Chalaf and Uziel add that the appearance of the name Achiav is interesting for two main reasons. First – because it serves as further testimony to the names which are familiar to us from the kingdom of Israel in the Bible, and which appear in Judah during the period following the destruction of the kingdom of Israel. "These names are part of the evidence that after the exile of the Tribes of Israel, refugees arrived in Jerusalem from the northern kingdom, and found their way into senior positions in Jerusalem's administration

(Yoel adds:

But as biblical scholar Gershon Galil points out

The name Menachem isn't just typical of the kingdom of Israel – it also appears on two ostraca from Horvat Uza in Judea and also on an ostracon from the south-west part of the Judean mountains. So I wouldn't jump to the conclusion that Achiav ben Menachem is necessarily an Israelite and not a Judean.)

Furthermore, the sealings is the fact that the two names which appear on the seal- Achiav and Menachem- were names of kings of Israel.
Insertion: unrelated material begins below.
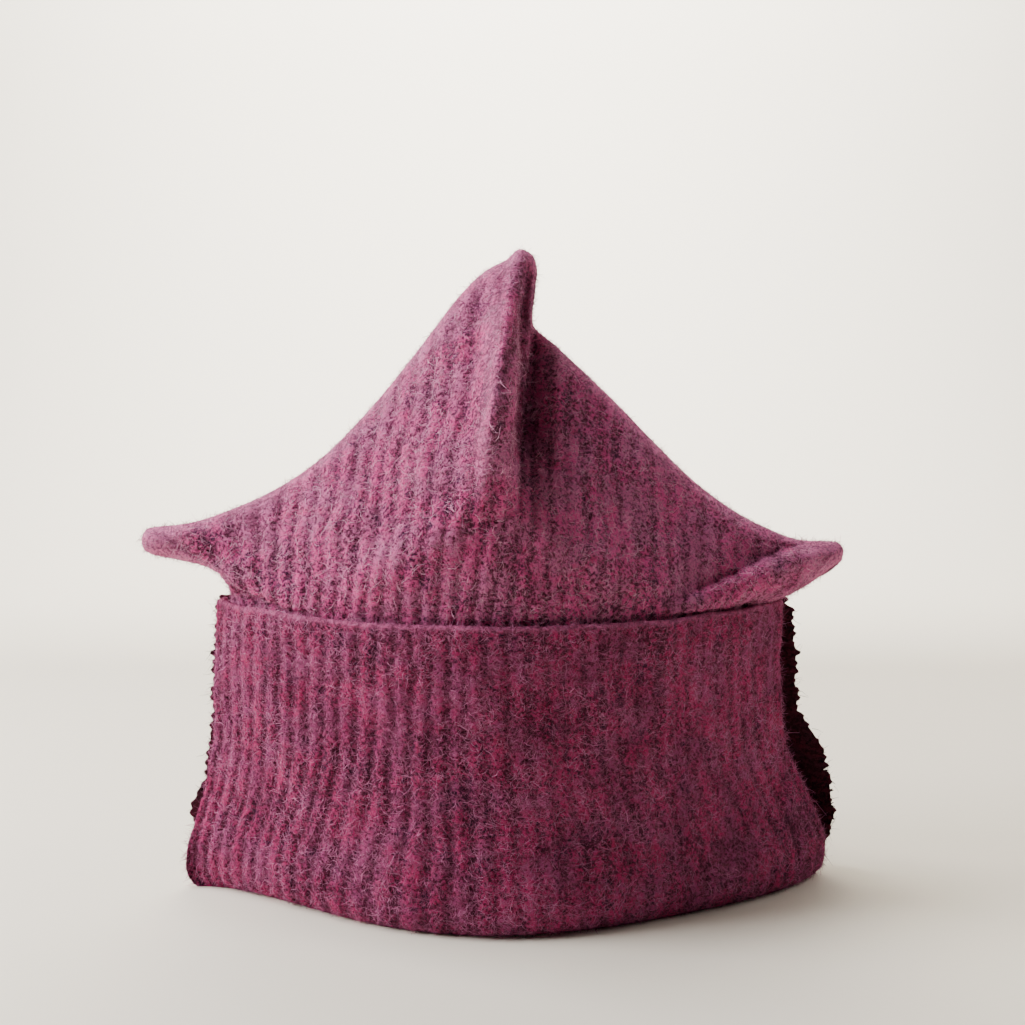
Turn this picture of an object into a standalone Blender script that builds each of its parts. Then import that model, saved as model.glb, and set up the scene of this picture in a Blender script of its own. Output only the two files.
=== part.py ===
"""Felted knit hat: a ribbed tube closed along a top seam with two side horns and a pinched peak,
its lower edge turned up as a front cuff and a back cuff. Millimetres here, metres in the meshes."""
import math

import bmesh
import bpy
import numpy as np
from mathutils import Vector

MM = 0.001
HALF_WIDTH = 108.0          # half the body's width at the cuff's upper edge
HALF_DEPTH = 55.0           # from the side corners to the front at the same height
CUFF_TOP = 107.0            # height of the cuff's upper edge
CROWN_RISE = 131.4          # from the cuff's upper edge to the peak
CLOTH = 3.0                 # felted cloth thickness
GAP = 0.3                   # clearance between neighbouring pieces
CUFF_GAP = 1.2              # room between the cuff and the crown's wall
FOLD_SPRING = 9.0           # height where the bottom fold starts to turn under
FOLD_REACH = 7.5            # half width of the bottom fold
FOLD_FLAT = 1.0             # how much of the fold is pressed flat on the surface
LEG_RISE = 5.0              # how far the fold's inner leg stands above its spring
CORNER_STRETCH = 1.25       # insets are this much longer at the side corners
BACK_DEPTH = 0.95           # depth of the back half against the front half
EDGE_RADIUS = 4.6           # roundness of the top seam
HORN_RADIUS = 5.6           # roundness of the two horns
SHOULDER_SOFTNESS = 0.16    # how gently the front wall bends into the roof
CUFF_WRAP = 0.012           # how far the front cuff wraps behind the corners, in shares of the front
CUFF_SLIT = 0.006           # open slit between the two cuffs, in shares of the front
FLAP_REACH = 0.11           # length of the back cuff's flared ends, in shares of the front
HORN_START = 0.852          # where the horns begin, in half widths from the middle
HORN_BLEND = 0.185          # and how far the rounder edge takes to blend in
BEND_REACH = 0.07           # how far along the seam the corner lines pull the cloth, in shares
FOLD_FADE = 7.0             # the folds fade out this near the cuff
LEAST_DEPTH = 0.5           # the two faces stay this far from the seam's plane

CROWN_FOOT = FOLD_SPRING + LEG_RISE             # lower edge of the crown's wall, inside the fold
FOOT_INSET = 2 * FOLD_REACH - CLOTH             # the crown's foot stands above the fold's inner leg
TOP_INSET = CLOTH + CUFF_GAP                    # and its wall stands inside the cuff

# Body rows: height in cuff tops, left corner x and y, right corner x and y, front y, sharpness left and
# right, and how far the crown has moved from its place at the cuff's top to its foot
BODY = np.array([
    (0.000, -1.106, -0.200, 1.171, 0.109, -1.191, 1.30, 0.95, 1.000),
    (0.131, -1.116, -0.182, 1.176, 0.109, -1.155, 1.25, 0.95, 1.000),
    (0.234, -1.093, -0.145, 1.162, 0.091, -1.109, 1.15, 0.93, 0.744),
    (0.374, -1.035, -0.073, 1.097, 0.055, -1.045, 1.00, 0.90, 0.333),
    (0.523, -1.006, -0.018, 1.035, 0.018, -1.018, 0.90, 0.87, 0.051),
    (0.748, -0.996, 0.000, 1.007, 0.000, -1.000, 0.84, 0.86, 0.000),
    (1.014, -0.987, 0.000, 1.015, 0.000, -1.000, 0.80, 0.86, 0.000),
]) * (CUFF_TOP, HALF_WIDTH, HALF_DEPTH, HALF_WIDTH, HALF_DEPTH, HALF_DEPTH, 1.0, 1.0, FOOT_INSET - TOP_INSET)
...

Though Achav (Ahab) is portrayed as a negative figure in the Bible, the name continues to be in use- though in a differently spelled version- both in Judea in the latter days of the First Temple, as reflected in Jeremiah and on the seal, and also after the destruction- in the Babylonian exile and up until the Second Temple period, as seen in the writings of Flavius Josephus.

The various stamps, along with other archaeological findings discovered in the recent excavations, will be exhibited to the public for the first time at the 18th City of David research conference, the annual archaeological conference held by the Megalim Institute, on September 7th at the City of David National Park.